_Short exercise_.
Restate verbatim the lines between the one holding "before = set(bpy.data.objects)" and the one holding "NECK_RADIUS = 8.5 * MM", both included, and no others.

_Available data_.
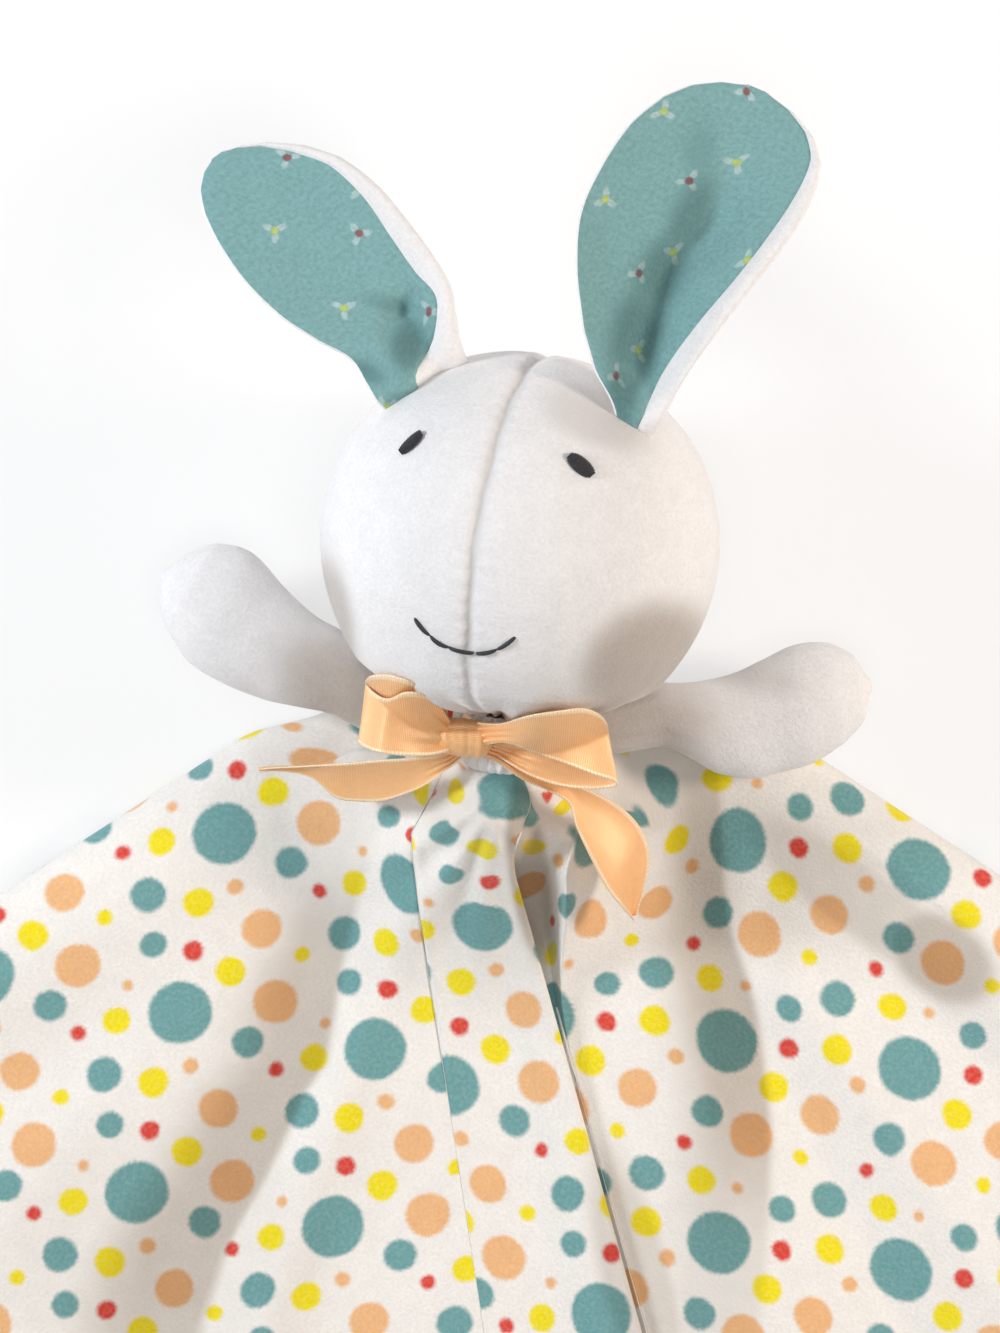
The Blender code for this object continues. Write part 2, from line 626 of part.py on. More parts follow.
def build_ear(side_name, side, ear, shares, head_frame):
    bearing = side * asin(sin(EAR_SPREAD) / cos(EAR_ELEVATION))
    root_height = EAR_ROOT_RADIUS + EAR_SEAT_GAP
    origin = head_frame @ on_head(bearing, EAR_ELEVATION, root_height)
    heading = ear["heading"]
    along = Vector((cos(heading) * cos(EAR_DROOP), sin(heading) * cos(EAR_DROOP), -sin(EAR_DROOP)))
    pivot = new_pivot(side_name + "_ear_pivot", frame_at(origin, along, Vector((0.0, 0.0, 1.0))))
    bpy.context.view_layer.update()
    root = [(-EAR_ROOT_HALF_LENGTH, 0.0, 0.0), (EAR_ROOT_HALF_LENGTH, 0.0, 0.0)]
    tube_object(side_name + "_ear_root", root, EAR_ROOT_RADIUS, WHITE_VELOUR, pivot, resolution=2)
    back = lofted_mesh("ear_back", ear_sections(ear, shares, 0.0, -SEAT_GAP / 2.0), closed=False)
    part = new_object(side_name + "_ear_back", back, WHITE_VELOUR, pivot)
    solidify(part, EAR_LAYER_THICKNESS, EAR_BACK_OFFSET)
    front = lofted_mesh("ear_lining", ear_sections(ear, shares, LINING_INSET, SEAT_GAP / 2.0), closed=False)
    part = new_object(side_name + "_ear_lining", front, TEAL_VELOUR, pivot)
    solidify(part, EAR_LAYER_THICKNESS, -EAR_BACK_OFFSET)


# Arms


def arm_sections(arm, shares, sign):
    """Closed sections from behind the pivot to the paw's tip, relative to the pivot."""
    forward = Vector((cos(arm["heading"]), sin(arm["heading"]), 0.0))
    sideways = Vector((-forward.y, forward.x, 0.0)) * sign
    upward = Vector((0.0, 0.0, 1.0))
    sections = []
    for turn in ROOT_TURNS:
        radius = ARM_ROOT_RADIUS * sin(turn)
        centre = forward * (-ARM_ROOT_RADIUS * cos(turn))
        sections.append(section_ring(centre, sideways * radius, upward * radius))
    for station in range(1, ARM_STATIONS + 1):
        share = 1.0 - (1.0 - station / ARM_STATIONS) ** ARM_CROWDING
        side_share, rise_share, width_share, thickness_share = smooth_row(shares, share)
        centre = forward * share + sideways * side_share + upward * rise_share
        half_width = PAW_HALF_WIDTH * max(width_share, ARM_TIP_share)
        half_thickness = PAW_HALF_THICKNESS * max(thickness_share, ARM_TIP_share)
        section = section_ring(centre * arm["length"], sideways * half_width, upward * half_thickness)
        sections.append(section)
    return sections


def section_ring(centre, sideways, upward):
    ring = []
    for index in range(ARM_SIDES):
        angle = 2.0 * pi * index / ARM_SIDES
        ring.append(centre + sideways * cos(angle) + upward * sin(angle))
    return ring


def build_arm(side_name, arm, shares, sign):
    sections = arm_sections(arm, shares, sign)
    if sign < 0.0:
        sections = [section[::-1] for section in sections]
    cover = lofted_mesh("arm_cover", sections, closed=True, caps=(False, True))
    part = new_object(side_name + "_arm_cover", cover, WHITE_VELOUR)
    part.location = arm["pivot"]
    solidify(part, VELOUR_THICKNESS)
    core = lofted_mesh("arm_stuffing", sections, closed=True, caps=(True, True))
    part = new_object(side_name + "_arm_stuffing", core, FIBREFILL)
    part.location = arm["pivot"]
    inward = part.modifiers.new("inside the cover", "DISPLACE")
    inward.direction = "NORMAL"
    inward.mid_level = 0.0
    inward.strength = -(VELOUR_THICKNESS + ARM_FILL_CLEARANCE)


# Neck and bow


def build_neck(pivot):
    top = -NECK_STARTS - SEAT_GAP
    ring_top = -RIBBON_RING_AT + RIBBON_RING_WIDTH / 2.0 + SEAT_GAP
    ring_bottom = -RIBBON_RING_AT - RIBBON_RING_WIDTH / 2.0 - SEAT_GAP
    wide = NECK_RADIUS + NECK_FLARE
    profile = [
        (0.0, top), (NECK_RADIUS, top), (NECK_RADIUS, ring_top), (NECK_RADIUS, ring_bottom),
        (wide, (ring_bottom - NECK_ENDS) / 2.0), (wide, -NECK_ENDS), (0.0, -NECK_ENDS),
    ]
    turned_object("neck_gather", profile, 2.0 * pi, NECK_STEPS, WHITE_VELOUR, pivot)
    inner = NECK_RADIUS + SEAT_GAP
    outer = inner + RIBBON_THICKNESS
    half = RIBBON_RING_WIDTH / 2.0
    band = [
        (outer, -RIBBON_RING_AT + half), (outer, -RIBBON_RING_AT - half),
        (inner, -RIBBON_RING_AT - half), (inner, -RIBBON_RING_AT + half), (outer, -RIBBON_RING_AT + half),
    ]
    turned_object("neck_ribbon", band, 2.0 * pi, NECK_STEPS, SATIN, pivot)
    return outer


def build_knot(neck_frame, ring_radius):
    """The knot sits on the ribbon round the neck, to the left of the neck's top."""
    reach = ring_radius + SEAT_GAP + KNOT_HALF_DEPTH
    outward = (Matrix.Rotation(-KNOT_LEAN, 3, "Z") @ Vector((0.0, -1.0, 0.0))).normalized()
    local = Vector((0.0, 0.0, -RIBBON_RING_AT)) + outward * reach
    place = neck_frame @ local
    mesh = bpy.data.meshes.new("bow_knot")
    shape = bmesh.new()
    bmesh.ops.create_uvsphere(shape, u_segments=16, v_segments=10, radius=1.0)
    sizes = (KNOT_HALF_LENGTH, KNOT_HALF_HEIGHT, KNOT_HALF_DEPTH)
    bmesh.ops.scale(shape, vec=sizes, verts=shape.verts)
    shape.to_mesh(mesh)
    shape.free()
    mesh.shade_smooth()
    knot = new_object("bow_knot", mesh, SATIN)
    knot.location = place
    return place


def build_ribbon(name, shares, place):
    """A length of ribbon through its stations, relative to the knot."""
    sections = []
    for middle, half in shares:
        centre = Vector(middle) * RIBBON_WIDTH
        reach = Vector(half) * RIBBON_WIDTH
        row = [centre + reach * (1.0 - 2.0 * j / RIBBON_COLUMNS) for j in range(RIBBON_COLUMNS + 1)]
        sections.append(row)
    part = new_object(name, lofted_mesh(name, sections, closed=False), SATIN)
    part.location = place
    solidify(part, RIBBON_THICKNESS, 0.0)


for old in list(bpy.data.objects):
    bpy.data.objects.remove(old, do_unlink=True)

LOVEY = new_collection("comfort_blanket_lovey")
WHITE_VELOUR = new_material("white_velour", (0.90, 0.88, 0.87), 0.95)
PRINTED_VELOUR = new_material("printed_velour", (0.87, 0.84, 0.80), 0.95)
TEAL_VELOUR = new_material("teal_velour", (0.20, 0.38, 0.37), 0.85)
FIBREFILL = new_material("fibrefill", (0.93, 0.93, 0.93), 1.0)
DARK_THREAD = new_material("dark_thread", (0.03, 0.03, 0.04), 0.6)
SEAM_THREAD = new_material("seam_thread", (0.80, 0.79, 0.79), 0.8)
SATIN = new_material("peach_satin", (0.92, 0.50, 0.22), 0.35)

roll = Matrix.Rotation(HEAD_ROLL, 4, "Z")
turn = Matrix.Rotation(HEAD_TURN, 4, "Y")
pitch = Matrix.Rotation(HEAD_PITCH, 4, "X")
upright = Matrix.Rotation(-pi / 2.0, 4, "X")
HEAD_FRAME = Matrix.Translation((HEAD_AT_X, HEAD_AT_Y, HEAD_AT_Z)) @ roll @ turn @ pitch @ upright

build_blanket()
head_pivot = new_pivot("head_pivot", HEAD_FRAME)
neck_pivot = new_pivot("neck_pivot", HEAD_FRAME)
bpy.context.view_layer.update()
build_head(head_pivot)
build_face(head_pivot)
build_ear("left", -1.0, LEFT_EAR, LEFT_EAR_shares, HEAD_FRAME)
build_ear("right", 1.0, RIGHT_EAR, RIGHT_EAR_shares, HEAD_FRAME)
build_arm("left", LEFT_ARM, LEFT_ARM_shares, -1.0)
build_arm("right", RIGHT_ARM, RIGHT_ARM_shares, 1.0)
knot_at = build_knot(HEAD_FRAME, build_neck(neck_pivot))
build_ribbon("bow_left_loop", LEFT_LOOP_shares, knot_at)
build_ribbon("bow_right_loop", RIGHT_LOOP_shares, knot_at)
build_ribbon("bow_left_tail", LEFT_TAIL_shares, knot_at)
build_ribbon("bow_right_tail", RIGHT_TAIL_shares, knot_at)
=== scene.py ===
"""Comfort blanket lovey: a stuffed rabbit's head and two arms sewn to the middle of a soft printed blanket.

It lies on its back on a pale table. "left" and "right" are the viewer's. Sizes are in metres.
"""

from math import cos, hypot, pi, radians, sin, sqrt

import bpy
import numpy as np
from bpy.props import FloatProperty, FloatVectorProperty, PointerProperty
from mathutils import Matrix, Vector


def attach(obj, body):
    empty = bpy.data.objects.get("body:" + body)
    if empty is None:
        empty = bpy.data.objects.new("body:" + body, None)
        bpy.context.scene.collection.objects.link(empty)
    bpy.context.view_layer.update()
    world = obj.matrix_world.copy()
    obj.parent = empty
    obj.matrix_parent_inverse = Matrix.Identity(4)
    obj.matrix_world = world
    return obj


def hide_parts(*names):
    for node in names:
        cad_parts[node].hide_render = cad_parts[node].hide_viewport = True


bl_info = {
    "name": "Comfort Blanket Lovey",
    "version": (1, 0, 0),
    "blender": (4, 5, 0),
    "location": "3D View > Sidebar > Lovey",
    "description": "Builds a printed comfort blanket with a stuffed rabbit's head, arms and ribbon bow",
    "category": "Object",
}

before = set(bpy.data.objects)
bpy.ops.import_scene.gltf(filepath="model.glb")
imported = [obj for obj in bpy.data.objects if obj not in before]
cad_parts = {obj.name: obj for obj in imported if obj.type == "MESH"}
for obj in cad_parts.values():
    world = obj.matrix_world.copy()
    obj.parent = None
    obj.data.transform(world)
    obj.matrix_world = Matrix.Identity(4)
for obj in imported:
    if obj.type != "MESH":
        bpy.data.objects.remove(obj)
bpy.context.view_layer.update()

MM = 0.001

# Head
HEAD_CENTRE = Vector((1.2, 45.6, 56.1)) * MM
HEAD_FRAME = (
    Matrix.Translation(HEAD_CENTRE)
    @ Matrix.Rotation(radians(-8.3), 4, "Z")
    @ Matrix.Rotation(radians(-12.8), 4, "Y")
    @ Matrix.Rotation(radians(12.0), 4, "X")
    @ Matrix.Rotation(-pi / 2.0, 4, "X")
)
NECK_START = 41.5 * MM
NECK_RADIUS = 8.5 * MM

# Blanket: an apex under the head, from which the cloth fans out and is folded under at both sides
APEX_Y = 42.0 * MM
FAN_ANGLE = radians(57.0)
CLOTH_FAN_ANGLE = radians(70.0)
LAYER_HEIGHT = 7.8 * MM
ROLL_HEIGHT = 13.0 * MM
ROLL_WIDTH = 13.5 * MM
NECK_FOOT = (-5.0 * MM, -15.5 * MM)
SOFT_FOLDS = (
    # angle from straight down, height, width, and where along the cloth it starts
    (-18.0, 4.2, 9.0, 58.0),
    (-27.0, -2.6, 11.0, 75.0),
    (-38.0, 1.4, 12.0, 100.0),
    (18.0, 2.2, 11.0, 85.0),
    (27.0, -3.4, 8.0, 70.0),
    (33.5, 2.2, 8.0, 95.0),
    (43.0, -1.6, 8.0, 100.0),
)


# Numbers and grids of points


def eased(low, high, value):
    """How far value is from low to high, 0 to 1, eased at both ends."""
    share = np.clip((value - low) / (high - low), 0.0, 1.0)
    return share * share * (3.0 - 2.0 * share)


def blended(t, start, end, leaving, arriving):
    """A cubic blend from start to end, with the slopes that it leaves and arrives with."""
    return (
        (2 * t**3 - 3 * t**2 + 1) * start + (t**3 - 2 * t**2 + t) * leaving
        + (3 * t**2 - 2 * t**3) * end + (t**3 - t**2) * arriving
    )


def along_table(table, places):
    """Smooth values between a table's rows, whose first column is the place along it."""
    rows = np.array(table, float)
    places = np.atleast_1d(np.asarray(places, float))
    last = len(rows) - 1
    index = np.clip(np.searchsorted(rows[:, 0], places, side="right") - 1, 0, last - 1)
    before, start, end, after = (rows[np.clip(index + step, 0, last)] for step in (-1, 0, 1, 2))
    t = ((places - start[:, 0]) / (end[:, 0] - start[:, 0]))[:, None]
    return blended(t, start, end, (end - before) / 2.0, (after - start) / 2.0)[:, 1:]


def soft_lumps(points, size, seed):
    """A gentle unevenness between -1 and 1, of lumps about as large as size."""
    chance = np.random.default_rng(seed)
    total = np.zeros(points.shape[:-1])
    for _ in range(7):
        direction = chance.normal(size=3)
        direction *= chance.uniform(0.7, 1.5) * 2.0 * pi / (size * 2.0 * np.linalg.norm(direction))
        total += np.sin(points @ direction + chance.uniform(0.0, 2.0 * pi))
    return total / 4.0


def normals_of(points, wrap=False):
    """The unit normal at each point of a grid, by its neighbours along rows and columns."""
    down = np.gradient(points, axis=0)
    if wrap:
        across = (np.roll(points, -1, axis=1) - np.roll(points, 1, axis=1)) / 2.0
    else:
        across = np.gradient(points, axis=1)
    normal = np.cross(across, down)
    length = np.linalg.norm(normal, axis=-1, keepdims=True)
    return normal / np.maximum(length, 1e-12)


def moved(points, matrix):
    """A grid of points carried by a matrix."""
    whole = np.array(matrix, float)
    return points @ whole[:3, :3].T + whole[:3, 3]


def linked_piece(name, mesh, finish):
    """A smooth piece in the scene, made of a mesh and a finish."""
    mesh.shade_smooth()
    mesh.materials.append(finish)
    piece = bpy.data.objects.new(name, mesh)
    bpy.context.scene.collection.objects.link(piece)
    return piece


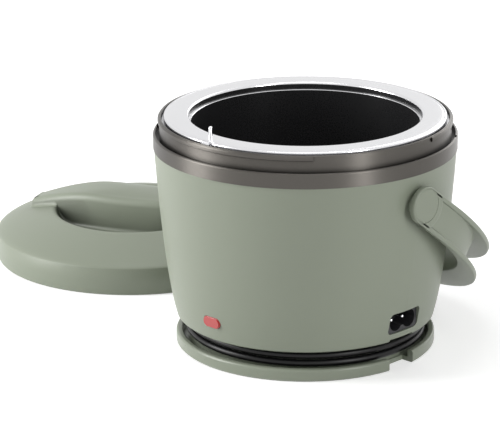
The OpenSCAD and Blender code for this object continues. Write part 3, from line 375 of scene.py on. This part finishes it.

_Solution to this task_.
before = set(bpy.data.objects)
bpy.ops.import_scene.gltf(filepath="model.glb")
imported = [obj for obj in bpy.data.objects if obj not in before]
cad_parts = {obj.name: obj for obj in imported if obj.type == "MESH"}
for obj in cad_parts.values():
    world = obj.matrix_world.copy()
    obj.parent = None
    obj.data.transform(world)
    obj.matrix_world = Matrix.Identity(4)
for obj in imported:
    if obj.type != "MESH":
        bpy.data.objects.remove(obj)
bpy.context.view_layer.update()

MM = 0.001

# Head
HEAD_CENTRE = Vector((1.2, 45.6, 56.1)) * MM
HEAD_FRAME = (
    Matrix.Translation(HEAD_CENTRE)
    @ Matrix.Rotation(radians(-8.3), 4, "Z")
    @ Matrix.Rotation(radians(-12.8), 4, "Y")
    @ Matrix.Rotation(radians(12.0), 4, "X")
    @ Matrix.Rotation(-pi / 2.0, 4, "X")
)
NECK_START = 41.5 * MM
NECK_RADIUS = 8.5 * MM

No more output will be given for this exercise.